The word entered English in the nineteenth century through German immigrant communities in the United States and through exposure to northern European drinking customs. In American English, 'schnapps' initially meant the German-style dry spirit. But by the mid-twentieth century, American distillers had developed a completely different product: sweet, artificially flavored liqueurs, typically 15–25% ABV, sold in small bottles in flavors like peppermint, peach, cinnamon, and apple. These American 'schnapps' had almost nothing in common with the German original — they were sweet rather than dry, low-proof rather than potent, dessert-like rather than austere. The name migrated from one product to its opposite through the gradual displacement of immigrant drinking culture by American mass-market production.

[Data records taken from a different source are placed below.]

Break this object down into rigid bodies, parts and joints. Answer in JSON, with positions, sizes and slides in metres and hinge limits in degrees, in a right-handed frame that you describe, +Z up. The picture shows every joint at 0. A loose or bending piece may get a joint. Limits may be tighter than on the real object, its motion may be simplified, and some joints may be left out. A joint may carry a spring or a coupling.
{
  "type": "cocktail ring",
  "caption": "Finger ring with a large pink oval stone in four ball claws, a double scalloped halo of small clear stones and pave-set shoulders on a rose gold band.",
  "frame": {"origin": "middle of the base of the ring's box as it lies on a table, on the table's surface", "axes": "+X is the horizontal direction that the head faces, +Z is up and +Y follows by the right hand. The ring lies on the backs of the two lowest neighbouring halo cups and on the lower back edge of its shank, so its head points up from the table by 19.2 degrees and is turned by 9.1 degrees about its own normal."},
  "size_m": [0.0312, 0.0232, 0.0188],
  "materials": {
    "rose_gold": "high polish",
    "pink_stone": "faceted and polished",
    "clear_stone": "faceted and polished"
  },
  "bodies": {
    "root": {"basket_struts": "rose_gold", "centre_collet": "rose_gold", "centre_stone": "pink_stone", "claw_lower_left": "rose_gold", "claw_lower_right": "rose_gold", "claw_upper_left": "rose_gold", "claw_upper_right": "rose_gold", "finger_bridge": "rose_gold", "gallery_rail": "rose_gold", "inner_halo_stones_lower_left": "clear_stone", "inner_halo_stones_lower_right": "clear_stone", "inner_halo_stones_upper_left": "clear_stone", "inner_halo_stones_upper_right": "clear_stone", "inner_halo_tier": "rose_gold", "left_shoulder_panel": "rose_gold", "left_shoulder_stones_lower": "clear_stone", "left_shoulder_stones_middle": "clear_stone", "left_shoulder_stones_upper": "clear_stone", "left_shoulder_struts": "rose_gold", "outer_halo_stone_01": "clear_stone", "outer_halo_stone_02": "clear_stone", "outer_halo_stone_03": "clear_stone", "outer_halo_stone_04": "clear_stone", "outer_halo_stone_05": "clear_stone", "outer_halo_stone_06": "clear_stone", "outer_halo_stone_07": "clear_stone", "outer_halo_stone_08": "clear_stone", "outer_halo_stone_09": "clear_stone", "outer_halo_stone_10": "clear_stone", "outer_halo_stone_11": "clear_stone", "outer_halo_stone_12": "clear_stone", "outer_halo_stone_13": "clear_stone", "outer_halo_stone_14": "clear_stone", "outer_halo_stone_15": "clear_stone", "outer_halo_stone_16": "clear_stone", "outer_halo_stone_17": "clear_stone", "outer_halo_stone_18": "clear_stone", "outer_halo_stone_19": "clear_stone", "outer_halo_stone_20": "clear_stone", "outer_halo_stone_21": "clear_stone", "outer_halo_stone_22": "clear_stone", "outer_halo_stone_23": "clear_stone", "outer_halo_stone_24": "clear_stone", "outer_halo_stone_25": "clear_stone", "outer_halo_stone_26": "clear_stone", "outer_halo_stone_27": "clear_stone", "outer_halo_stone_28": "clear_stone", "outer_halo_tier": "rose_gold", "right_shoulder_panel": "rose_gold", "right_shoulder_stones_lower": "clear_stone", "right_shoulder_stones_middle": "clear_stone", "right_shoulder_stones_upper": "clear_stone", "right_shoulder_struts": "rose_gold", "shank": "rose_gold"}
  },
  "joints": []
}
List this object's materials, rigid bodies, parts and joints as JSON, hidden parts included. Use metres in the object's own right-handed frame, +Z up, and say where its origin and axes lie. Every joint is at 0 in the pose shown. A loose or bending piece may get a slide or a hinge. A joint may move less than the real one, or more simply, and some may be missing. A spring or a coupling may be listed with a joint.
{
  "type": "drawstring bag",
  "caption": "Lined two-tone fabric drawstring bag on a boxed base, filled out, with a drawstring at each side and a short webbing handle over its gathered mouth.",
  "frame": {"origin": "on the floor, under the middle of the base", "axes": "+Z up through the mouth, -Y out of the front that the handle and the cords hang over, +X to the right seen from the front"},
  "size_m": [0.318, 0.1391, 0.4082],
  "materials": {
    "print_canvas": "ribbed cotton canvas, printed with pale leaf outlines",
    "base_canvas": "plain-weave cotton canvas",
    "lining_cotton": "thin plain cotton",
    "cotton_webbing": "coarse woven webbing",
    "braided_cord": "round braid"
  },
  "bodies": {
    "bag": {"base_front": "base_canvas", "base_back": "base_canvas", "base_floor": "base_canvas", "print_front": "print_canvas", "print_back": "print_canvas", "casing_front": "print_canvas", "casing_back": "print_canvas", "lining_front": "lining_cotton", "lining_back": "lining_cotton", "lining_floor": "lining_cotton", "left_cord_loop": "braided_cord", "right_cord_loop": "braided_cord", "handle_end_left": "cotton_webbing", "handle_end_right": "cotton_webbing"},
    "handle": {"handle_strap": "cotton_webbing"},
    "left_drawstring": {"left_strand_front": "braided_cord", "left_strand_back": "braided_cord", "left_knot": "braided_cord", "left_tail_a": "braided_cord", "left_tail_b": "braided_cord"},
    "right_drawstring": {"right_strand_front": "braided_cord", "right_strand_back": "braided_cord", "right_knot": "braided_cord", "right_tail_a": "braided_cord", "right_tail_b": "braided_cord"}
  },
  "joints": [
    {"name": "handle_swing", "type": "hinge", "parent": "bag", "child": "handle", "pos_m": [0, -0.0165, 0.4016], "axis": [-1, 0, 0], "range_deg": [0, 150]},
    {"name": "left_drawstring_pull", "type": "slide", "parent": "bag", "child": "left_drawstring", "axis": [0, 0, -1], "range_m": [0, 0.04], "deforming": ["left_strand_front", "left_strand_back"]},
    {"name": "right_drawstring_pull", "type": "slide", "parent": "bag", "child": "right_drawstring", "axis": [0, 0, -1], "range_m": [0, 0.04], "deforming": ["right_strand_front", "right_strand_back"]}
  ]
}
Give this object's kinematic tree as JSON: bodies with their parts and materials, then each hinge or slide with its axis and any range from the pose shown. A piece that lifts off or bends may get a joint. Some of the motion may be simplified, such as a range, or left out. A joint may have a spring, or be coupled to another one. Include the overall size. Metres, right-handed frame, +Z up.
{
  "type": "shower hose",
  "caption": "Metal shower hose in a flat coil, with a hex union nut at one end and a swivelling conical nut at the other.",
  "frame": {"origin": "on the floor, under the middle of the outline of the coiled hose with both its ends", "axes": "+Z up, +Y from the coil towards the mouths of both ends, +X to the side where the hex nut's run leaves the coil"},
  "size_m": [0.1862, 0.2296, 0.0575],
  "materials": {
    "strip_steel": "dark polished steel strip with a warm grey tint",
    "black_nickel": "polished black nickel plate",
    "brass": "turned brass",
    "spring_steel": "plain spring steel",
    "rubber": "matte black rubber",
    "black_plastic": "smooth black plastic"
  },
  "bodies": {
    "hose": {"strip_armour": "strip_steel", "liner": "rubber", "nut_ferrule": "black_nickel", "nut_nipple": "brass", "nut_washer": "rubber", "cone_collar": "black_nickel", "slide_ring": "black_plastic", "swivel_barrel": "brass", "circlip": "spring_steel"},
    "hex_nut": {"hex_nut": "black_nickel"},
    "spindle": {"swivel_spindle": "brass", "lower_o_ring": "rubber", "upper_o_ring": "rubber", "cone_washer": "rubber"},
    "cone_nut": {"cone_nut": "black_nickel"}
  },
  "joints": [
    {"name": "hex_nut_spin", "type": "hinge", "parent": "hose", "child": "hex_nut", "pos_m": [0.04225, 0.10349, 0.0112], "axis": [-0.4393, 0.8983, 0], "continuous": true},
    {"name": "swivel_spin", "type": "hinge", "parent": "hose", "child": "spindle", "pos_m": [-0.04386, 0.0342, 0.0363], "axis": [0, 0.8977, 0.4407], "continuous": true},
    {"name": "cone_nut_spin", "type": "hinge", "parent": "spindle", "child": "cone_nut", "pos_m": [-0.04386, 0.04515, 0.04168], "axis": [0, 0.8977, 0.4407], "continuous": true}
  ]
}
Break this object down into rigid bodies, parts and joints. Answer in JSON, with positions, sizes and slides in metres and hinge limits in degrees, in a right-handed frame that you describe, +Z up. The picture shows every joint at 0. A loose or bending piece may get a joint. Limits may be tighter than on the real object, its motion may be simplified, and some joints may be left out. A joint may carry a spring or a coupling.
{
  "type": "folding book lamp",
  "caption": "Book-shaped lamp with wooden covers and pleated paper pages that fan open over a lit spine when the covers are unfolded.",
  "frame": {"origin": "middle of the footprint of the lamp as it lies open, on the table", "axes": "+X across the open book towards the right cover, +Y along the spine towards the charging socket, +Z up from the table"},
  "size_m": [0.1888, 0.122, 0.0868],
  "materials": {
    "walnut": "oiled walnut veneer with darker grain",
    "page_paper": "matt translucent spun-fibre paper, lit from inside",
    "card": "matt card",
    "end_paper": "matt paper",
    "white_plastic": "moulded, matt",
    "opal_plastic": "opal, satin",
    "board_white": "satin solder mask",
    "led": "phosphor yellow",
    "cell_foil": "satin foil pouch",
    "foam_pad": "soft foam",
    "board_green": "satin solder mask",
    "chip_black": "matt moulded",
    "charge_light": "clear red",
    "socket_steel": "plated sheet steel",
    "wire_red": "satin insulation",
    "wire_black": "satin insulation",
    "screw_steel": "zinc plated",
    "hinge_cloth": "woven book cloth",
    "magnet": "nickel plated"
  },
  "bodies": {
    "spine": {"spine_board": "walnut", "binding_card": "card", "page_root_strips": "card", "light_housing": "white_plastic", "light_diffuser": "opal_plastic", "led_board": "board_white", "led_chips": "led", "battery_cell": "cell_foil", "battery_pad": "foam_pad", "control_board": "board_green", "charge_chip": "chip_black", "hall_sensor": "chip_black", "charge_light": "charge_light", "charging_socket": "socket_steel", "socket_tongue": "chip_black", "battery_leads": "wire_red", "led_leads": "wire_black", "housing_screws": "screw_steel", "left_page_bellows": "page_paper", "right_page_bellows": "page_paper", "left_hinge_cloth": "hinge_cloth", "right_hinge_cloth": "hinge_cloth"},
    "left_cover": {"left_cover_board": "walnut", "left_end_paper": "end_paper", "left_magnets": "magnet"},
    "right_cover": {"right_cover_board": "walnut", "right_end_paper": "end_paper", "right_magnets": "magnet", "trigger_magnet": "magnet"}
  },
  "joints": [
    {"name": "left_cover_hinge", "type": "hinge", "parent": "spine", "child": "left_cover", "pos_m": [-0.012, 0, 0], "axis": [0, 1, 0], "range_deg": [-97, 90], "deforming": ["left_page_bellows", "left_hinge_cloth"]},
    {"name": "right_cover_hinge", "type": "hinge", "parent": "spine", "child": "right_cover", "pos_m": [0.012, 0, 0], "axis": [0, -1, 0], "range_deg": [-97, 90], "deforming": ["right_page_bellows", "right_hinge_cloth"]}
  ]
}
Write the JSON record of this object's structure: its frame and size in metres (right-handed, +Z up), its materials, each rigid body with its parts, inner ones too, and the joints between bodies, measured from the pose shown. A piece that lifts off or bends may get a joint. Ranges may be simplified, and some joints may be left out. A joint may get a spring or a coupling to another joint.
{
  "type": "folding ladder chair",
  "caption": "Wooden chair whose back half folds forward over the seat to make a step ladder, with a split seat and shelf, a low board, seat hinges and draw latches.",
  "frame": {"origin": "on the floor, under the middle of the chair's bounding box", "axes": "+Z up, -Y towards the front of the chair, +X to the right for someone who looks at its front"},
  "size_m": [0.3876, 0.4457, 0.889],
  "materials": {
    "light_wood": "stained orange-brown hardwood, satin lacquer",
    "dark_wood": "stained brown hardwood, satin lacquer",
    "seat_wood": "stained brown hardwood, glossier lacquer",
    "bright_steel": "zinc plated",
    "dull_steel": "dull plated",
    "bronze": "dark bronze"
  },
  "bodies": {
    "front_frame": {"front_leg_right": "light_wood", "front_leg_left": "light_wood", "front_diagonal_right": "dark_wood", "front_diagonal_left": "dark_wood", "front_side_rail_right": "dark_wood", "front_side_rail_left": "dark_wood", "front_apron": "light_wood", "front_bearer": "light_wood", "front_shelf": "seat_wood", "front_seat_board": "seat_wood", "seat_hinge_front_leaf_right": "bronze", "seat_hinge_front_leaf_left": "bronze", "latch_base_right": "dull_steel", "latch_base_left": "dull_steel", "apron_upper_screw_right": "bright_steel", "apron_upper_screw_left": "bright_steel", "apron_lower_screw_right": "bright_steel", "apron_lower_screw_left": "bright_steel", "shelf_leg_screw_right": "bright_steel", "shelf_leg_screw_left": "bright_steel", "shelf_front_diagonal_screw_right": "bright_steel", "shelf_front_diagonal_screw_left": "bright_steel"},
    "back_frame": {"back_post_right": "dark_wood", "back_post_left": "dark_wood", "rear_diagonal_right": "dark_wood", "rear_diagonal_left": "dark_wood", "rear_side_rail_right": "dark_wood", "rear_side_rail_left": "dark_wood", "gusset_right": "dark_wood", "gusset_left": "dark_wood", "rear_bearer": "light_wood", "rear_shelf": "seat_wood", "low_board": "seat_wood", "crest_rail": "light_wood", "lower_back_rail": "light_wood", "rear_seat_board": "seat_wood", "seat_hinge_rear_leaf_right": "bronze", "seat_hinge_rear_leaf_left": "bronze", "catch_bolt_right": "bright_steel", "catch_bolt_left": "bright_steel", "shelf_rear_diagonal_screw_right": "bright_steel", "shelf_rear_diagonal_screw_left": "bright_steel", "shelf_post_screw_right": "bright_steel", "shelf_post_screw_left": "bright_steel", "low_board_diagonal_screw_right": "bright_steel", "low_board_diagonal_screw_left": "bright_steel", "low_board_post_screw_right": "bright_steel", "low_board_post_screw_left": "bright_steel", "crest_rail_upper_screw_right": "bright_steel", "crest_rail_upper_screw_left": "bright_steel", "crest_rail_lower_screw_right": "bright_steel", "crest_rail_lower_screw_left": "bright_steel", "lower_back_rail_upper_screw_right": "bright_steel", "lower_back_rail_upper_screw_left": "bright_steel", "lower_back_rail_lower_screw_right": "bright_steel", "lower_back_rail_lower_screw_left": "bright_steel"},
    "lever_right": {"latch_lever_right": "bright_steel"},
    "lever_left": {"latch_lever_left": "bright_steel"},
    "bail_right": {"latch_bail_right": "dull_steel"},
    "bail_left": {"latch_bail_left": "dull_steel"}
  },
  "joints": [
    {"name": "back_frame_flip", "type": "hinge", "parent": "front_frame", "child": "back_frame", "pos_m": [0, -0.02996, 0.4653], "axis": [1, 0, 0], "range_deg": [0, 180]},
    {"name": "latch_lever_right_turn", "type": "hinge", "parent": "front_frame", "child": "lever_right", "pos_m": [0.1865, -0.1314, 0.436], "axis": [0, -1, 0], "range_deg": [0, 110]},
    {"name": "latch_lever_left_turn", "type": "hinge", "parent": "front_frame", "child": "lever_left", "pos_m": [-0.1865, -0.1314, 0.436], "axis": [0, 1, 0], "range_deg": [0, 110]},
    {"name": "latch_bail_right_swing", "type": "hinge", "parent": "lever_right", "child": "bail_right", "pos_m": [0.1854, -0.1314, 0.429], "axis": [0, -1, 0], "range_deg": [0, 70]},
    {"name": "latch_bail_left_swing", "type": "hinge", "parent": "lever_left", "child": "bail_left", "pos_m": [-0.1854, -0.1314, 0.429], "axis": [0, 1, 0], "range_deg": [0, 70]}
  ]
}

The linguistic confusion between German dry Schnaps and American sweet schnapps persists today. German-speaking Europeans and Americans are effectively talking about different drinks when they use the same word. In Germany, ordering Schnaps produces a small glass of dry fruit spirit — a kirsch (cherry), mirabelle (plum), or zwetschge (damson) — that is the genuine tradition. In an American liquor store, 'schnapps' produces Peppermint Patty or DeKuyper Peachtree, sweet and sticky. The snap of the German name — that fast swallow of strong, dry spirit — is entirely absent from the American product. The word that named a manner of drinking has become the name for a style of drinking it would not have recognized.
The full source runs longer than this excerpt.